Inverse Problems, Regularization and Applications

06/13/2019
by   Abinash Nayak, et al.
0

Inverse problems arise in a wide spectrum of applications in fields ranging from engineering to scientific computation. Connected with the rise of interest in inverse problems is the development and analysis of regularization methods, such as truncated singular value decomposition (TSVD), Tikhonov regularization or iterative regularization methods (like Landerweb), which are a necessity in most inverse problems due to their ill-posedness. In this thesis we propose a new iterative regularization technique to solve inverse problems, without any dependence on external parameters and thus avoiding all the difficulties associated with their involvement.

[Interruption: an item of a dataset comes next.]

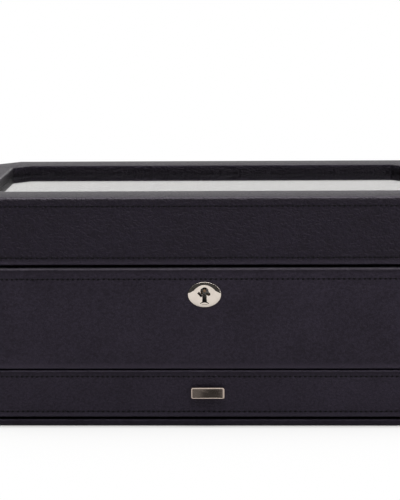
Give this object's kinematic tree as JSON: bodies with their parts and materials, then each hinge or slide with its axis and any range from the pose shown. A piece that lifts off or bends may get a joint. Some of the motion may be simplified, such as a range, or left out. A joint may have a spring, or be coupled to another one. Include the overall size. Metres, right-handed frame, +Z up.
{
  "type": "watch box",
  "caption": "Leather covered watch box with canted corners, a hinged glass-topped lid with a lock, a divided tray with cushions and a pull-out drawer below.",
  "frame": {"origin": "centre of the underside of the base", "axes": "+X to the right along the front, +Y to the back, +Z up; the front faces -Y"},
  "size_m": [0.343, 0.1966, 0.15],
  "materials": {
    "black_leather": "black leatherette, fine grain, stitched edges",
    "board": "medium density fibreboard",
    "suede": "flocked suede lining, dark grey",
    "cushion_suede": "stuffed suede cushion",
    "felt": "felt",
    "nickel": "polished nickel plate",
    "dark_nickel": "polished dark nickel",
    "steel": "plated steel",
    "drawer_wrap": "black paper-wrapped board",
    "glass": "clear plate glass"
  },
  "bodies": {
    "case": {"base_pad": "felt", "base_board": "board", "base_cover": "black_leather", "case_front": "board", "case_back": "board", "case_left": "board", "case_right": "board", "corner_posts": "board", "case_cover": "black_leather", "deck_board": "board", "tray_wall": "suede", "tray_floor": "suede", "divider_long": "suede", "dividers_cross": "suede", "cushions_front": "cushion_suede", "cushions_back": "cushion_suede", "escutcheon": "nickel", "lock_case": "steel", "lock_pin": "dark_nickel", "hinge_leaves_case": "steel", "hinge_pins": "steel", "hinge_screws_case": "steel", "drawer_guides": "board", "drawer_runners": "felt", "drawer_stop": "board"},
    "lid": {"keeper_plate": "steel", "keeper_screws": "steel", "hinge_leaves_lid": "steel", "hinge_screws_lid": "steel", "lid_front": "board", "lid_back": "board", "lid_left": "board", "lid_right": "board", "lid_corners": "board", "lid_frame": "board", "lid_cover": "black_leather", "lid_lining": "suede", "glass": "glass", "glass_bead": "suede"},
    "drawer": {"drawer_front": "board", "drawer_cover": "black_leather", "drawer_sides": "drawer_wrap", "drawer_back": "drawer_wrap", "drawer_bottom": "board", "drawer_lining": "suede", "drawer_pull": "dark_nickel", "pull_screws": "steel"},
    "lock_bolt": {"lock_bolt": "steel"}
  },
  "joints": [
    {"name": "lid_hinge", "type": "hinge", "parent": "case", "child": "lid", "pos_m": [0, 0.0925, 0.1052], "axis": [-1, 0, 0], "range_deg": [0, 95]},
    {"name": "drawer_slide", "type": "slide", "parent": "case", "child": "drawer", "axis": [0, -1, 0], "range_m": [0, 0.118]},
    {"name": "bolt_slide", "type": "slide", "parent": "case", "child": "lock_bolt", "axis": [1, 0, 0], "range_m": [0, 0.005]}
  ]
}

To boost the convergence rate of the iterative method different descent directions are provided, depending on the source conditions, which are based on some specific a-priori knowledge about the solution. We show that this method is very robust to the presence of (extreme) errors in the data. In addition, we also provide a very efficient (heuristic) stopping strategy, which is very essential for an iterative regularization, (even) in the absence of noise information. This is very crucial since most of the regularization methods depends critically on the noise information (error norm) to determine the stopping rule, but for a real life data it is usually unknown. To illustrate the effectiveness and the computational efficiency of this method we apply this technique to numerically solve some classical integral inverse problems, like Fredholm or Volterra type integral equations (in particular, numerical differentiation), and compare the results with certain standard regularization methods, like Tikhonov and TSVD regularization methods.